Eğitim öğrenimin yeni dönemine huzurlu bir şekilde başladık. Öğretmenlik Meslek Kanunu'nu da geçtiğimiz hafta yürürlüğe koyduk. Aralık ayının son haftasında yaptığımız yeni düzenlemenin olumlu etkilerini görüyoruz.

Gübrede yeni indirim

"Bilindiği gibi Tarım Kredi Kooperatiflerinin satış merkezlerinde hafta başı itibarıyla üre ve çay gübrelerinin fiyatlarında yüzde 30'a varan indirim yaptık. Buna ilave olarak yarından itibaren CAN gübresi, amonyum sülfat ve nitropower gübrelerinde de yüzde 30'luk indirime gidiliyor. Hayvancılıkla uğraşan vatandaşlarımızın girdi maliyetlerini düşürmek amacıyla yine yarından itibaren karma hayvan yemi yüzde 12 indirimle satılmaya başlanacaktır.

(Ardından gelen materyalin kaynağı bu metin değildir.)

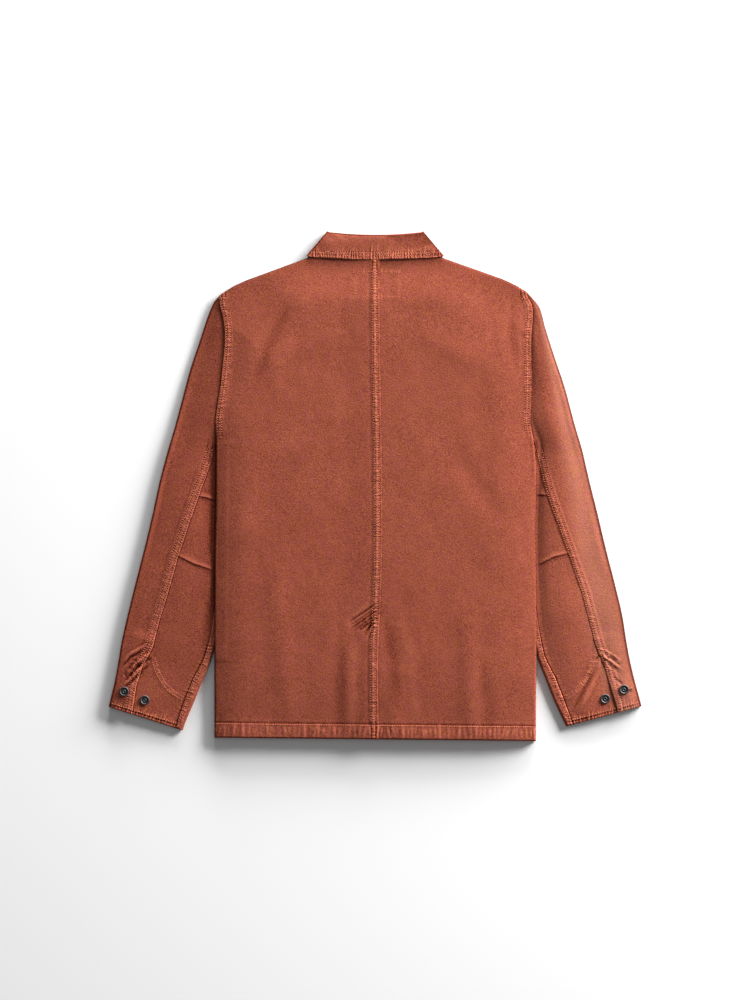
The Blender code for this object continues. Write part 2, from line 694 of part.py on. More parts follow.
def collar_section(place):
    """Outer and inner points of the folded collar: up the stand, over the roll and down the fall."""
    nose = (FALL_LOW + WALL - STAND_LOW) / 2
    middle = STAND_LOW + nose

    def spot(end, distance, radius):
        run = np.array(end) - place.roll
        plan = place.roll + run / np.hypot(*run) * distance
        plan = plan + place.outward * math.cos(place.turn) * radius
        return (*plan, COLLAR_AXIS + math.sin(place.turn) * radius)

    stand = float(np.hypot(*(np.array(place.stand_end) - place.roll)))
    fall = float(np.hypot(*(np.array(place.fall_end) - place.roll)))
    outer, inner = [], []
    for share in (1, 0.6, 0.2):
        distance = nose + (stand - nose) * share
        outer.append(spot(place.stand_end, distance, STAND_LOW))
        inner.append(spot(place.stand_end, distance, STAND_LOW + WALL))
    for angle, end in zip((-90, -45, 0, 45, 90), [place.stand_end] * 3 + [place.fall_end] * 2):
        deep, wide = math.cos(math.radians(angle)), math.sin(math.radians(angle))
        outer.append(spot(end, nose - nose * deep, middle + nose * wide))
        inner.append(spot(end, nose - (nose - WALL) * deep, middle + (nose - WALL) * wide))
    for share in (0.25, 0.55, 0.8, 1):
        distance = nose + (fall - nose) * share
        outer.append(spot(place.fall_end, distance, FALL_LOW + WALL))
        inner.append(spot(place.fall_end, distance, FALL_LOW))
    return outer, inner


def build_collar(finish):
    sections = [collar_section(place) for place in collar_places()]
    outer = np.array([section[0] for section in sections])
    inner = np.array([section[1] for section in sections])
    add_wall("collar", outer, inner, finish)


# Profile of a tack button from its back to the dish in its face: radius share and height.
ButtonRing = namedtuple("ButtonRing", "share height")
BUTTON_RINGS = (
    ButtonRing(0.90, 0.0),
    ButtonRing(1.00, 0.5),
    ButtonRing(0.97, 1.1),
    ButtonRing(0.84, 1.6),
    ButtonRing(0.60, 1.2),
)
BUTTON_HEIGHT = 1.6


def build_button(name, across, up, rest, face, finish):
    """A round tack button; face is 1 where it looks up and -1 where it lies on its face."""
    base = rest if face > 0 else rest + BUTTON_HEIGHT
    points = []
    for ring in BUTTON_RINGS:
        radius = BUTTON_RADIUS * ring.share
        for segment in range(BUTTON_SEGMENTS):
            angle = 2 * math.pi * segment / BUTTON_SEGMENTS
            spot = (across + radius * math.cos(angle), up + radius * math.sin(angle))
            points.append((*spot, base + face * ring.height))
    faces = [tuple(range(BUTTON_SEGMENTS))]
    last = (len(BUTTON_RINGS) - 1) * BUTTON_SEGMENTS
    faces.append(tuple(range(last, last + BUTTON_SEGMENTS)))
    for start in range(0, last, BUTTON_SEGMENTS):
        for segment in range(BUTTON_SEGMENTS):
            a = start + segment
            b = start + (segment + 1) % BUTTON_SEGMENTS
            faces.append((a, b, b + BUTTON_SEGMENTS, a + BUTTON_SEGMENTS))
    add_object(name, points, faces, finish)


def build_cuff_buttons(finish):
    for button in CUFF_BUTTONS:
        sleeve = Sleeve(button.side)
        across, up, _ = sleeve.point(button.row, button.inward, 0)
        under = []
        for step in (-BUTTON_RADIUS, 0, BUTTON_RADIUS):
            for row in (button.row - 0.3, button.row, button.row + 0.3):
                inward = button.inward + step
                lapped = inward < sleeve.seam("elbow", row)
                lift = sleeve.cuff_lap(row, inward) + BAND_RISE if lapped else 0
                under.append(float(sleeve.skin(row, inward) + lift))
        rest = max(under) + SEAM_GAP
        build_button(f"cuff_button_{button.side}_{button.number}", across, up, rest, 1, finish)


def build():
    clear_scene()
    cloth = {}
    pieces = ["back_left", "back_right", "front_left", "front_right", "collar"]
    pieces += [f"sleeve_{side}_{part}" for side in SIGN for part in ("upper", "under")]
    for piece in pieces:
        cloth[piece] = material("cloth_" + piece, CLOTH_RUST, 0.92, 0.0)
    metal = material("gunmetal", BUTTON_GREY, 0.35, 1.0)
    build_back_left(cloth["back_left"])
    build_back_right(cloth["back_right"])
    for side in SIGN:
        build_front(side, cloth["front_" + side])
        build_upper_sleeve(side, cloth[f"sleeve_{side}_upper"])
        build_under_sleeve(side, cloth[f"sleeve_{side}_under"])
    build_collar(cloth["collar"])
    build_cuff_buttons(metal)
    for number, up in enumerate(FRONT_BUTTONS_UP, 1):
        build_button(f"front_button_{number}", 0.0, up, 0.0, -1, metal)


build()
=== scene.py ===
# The looks of a chore jacket that lies face down: cloth, seams, stitching, buttons, floor, light and
# camera. Tables and curves are in millimetres: across is measured from the middle of the back, up from
# the lowest point of the hem, and z from the surface that the jacket lies on.

import math
from collections import namedtuple

import bmesh
import bpy
import numpy as np
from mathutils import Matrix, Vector, kdtree


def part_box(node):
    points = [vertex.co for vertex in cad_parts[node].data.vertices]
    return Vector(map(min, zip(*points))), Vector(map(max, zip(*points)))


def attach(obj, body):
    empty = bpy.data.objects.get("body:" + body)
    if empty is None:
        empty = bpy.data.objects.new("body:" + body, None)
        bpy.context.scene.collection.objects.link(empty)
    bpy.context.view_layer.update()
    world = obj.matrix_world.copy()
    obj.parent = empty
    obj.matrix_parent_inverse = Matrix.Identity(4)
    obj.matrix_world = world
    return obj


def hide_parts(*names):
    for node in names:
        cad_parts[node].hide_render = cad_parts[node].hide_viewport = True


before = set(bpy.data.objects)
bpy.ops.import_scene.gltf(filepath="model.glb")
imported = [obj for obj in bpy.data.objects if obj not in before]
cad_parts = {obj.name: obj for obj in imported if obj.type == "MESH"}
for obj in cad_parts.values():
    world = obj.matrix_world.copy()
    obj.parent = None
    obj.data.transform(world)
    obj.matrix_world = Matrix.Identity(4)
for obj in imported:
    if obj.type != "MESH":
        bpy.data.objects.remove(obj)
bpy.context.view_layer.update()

MM = 0.001
# Cloth
WALL = 1.0
SEAM_GAP = 0.4
LENGTH = 764.0

# Neck and collar
NECK_HALF = 90.0
NECK_POINT = 733.0
BACK_NECK_DEPTH = 4.5
FRONT_NECK_DEPTH = 71.0
STAND_LOW = 0.4
FALL_LOW = STAND_LOW + WALL + SEAM_GAP
COLLAR_AXIS = FALL_LOW + WALL
COLLAR_LIFT = COLLAR_AXIS - STAND_LOW - WALL
LEAF_EASE = (70.0, 20.0)
ROLL_HALF = 69.5
ROLL_CORNER = 763.0
ROLL_DIP = 4.0
FALL_HALF = 100.7
FALL_CORNER = 726.2
FALL_DIP = 4.5
COLLAR_TIP_ACROSS = 42.0
COLLAR_TIP_UP = 628.0
COLLAR_FRONT_END = 4.0
COLLAR_FRONT_ROLL = 69.0

# Body
HEM_DEPTH = 22.5
HEM_MIDDLE = 2.5
HEM_SLOPE = -0.0105
SEAM_BAND = 12.0
ARMHOLE_BAND = 10.5
BAND_STEP = 1.5
ARMPIT = 459.0
ROW_TOP = 700.0
BACK_LEVEL = 6.6
ARMHOLE_LEVEL = 5.0
HEM_LEVEL = 5.4
ARMHOLE_EASE = 60.0
HEM_EASE = 110.0
SHOULDER_EASE = 130.0
SHOULDER_LEVEL = 3.9
SIDE_LEVEL = 6.4
NECK_EASE = 65.0
NECK_FLAT = 15.0
NECK_SPREAD = (FALL_HALF + 4, FALL_HALF + 70)
ROW_LEVEL_END = (60.0, 200.0)
ROW_FOLLOW_START = 250.0
ARMPIT_FADE = (435.0, 530.0)
ARMPIT_EDGE = (448.0, 480.0)
ARMHOLE_BAND_START = (ARMPIT, 480.0)

# Centre back vent
VENT_TOP = 172.0
VENT_STEP = 4.0
VENT_UNDERLAP = 14.0
VENT_EASE = 26.0
VENT_FADE = (VENT_TOP + VENT_STEP, 200.0)
LAP_LIFT = WALL + 0.5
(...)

Pancar üreticilerimizin mart ayında alacakları pancar bedellerinin ödemesini 1 ay öne çekiyor, cuma günü hesaplarına yatırıyoruz. Ayrıca 2021 yılı pancar alım fiyatının üzerine ton başına 15 lira prim desteği ödüyoruz. Bu sezonun pancar alım kesin fiyatını da hasattan önce açıklayacağımızı tekrar hatırlatmak istiyorum."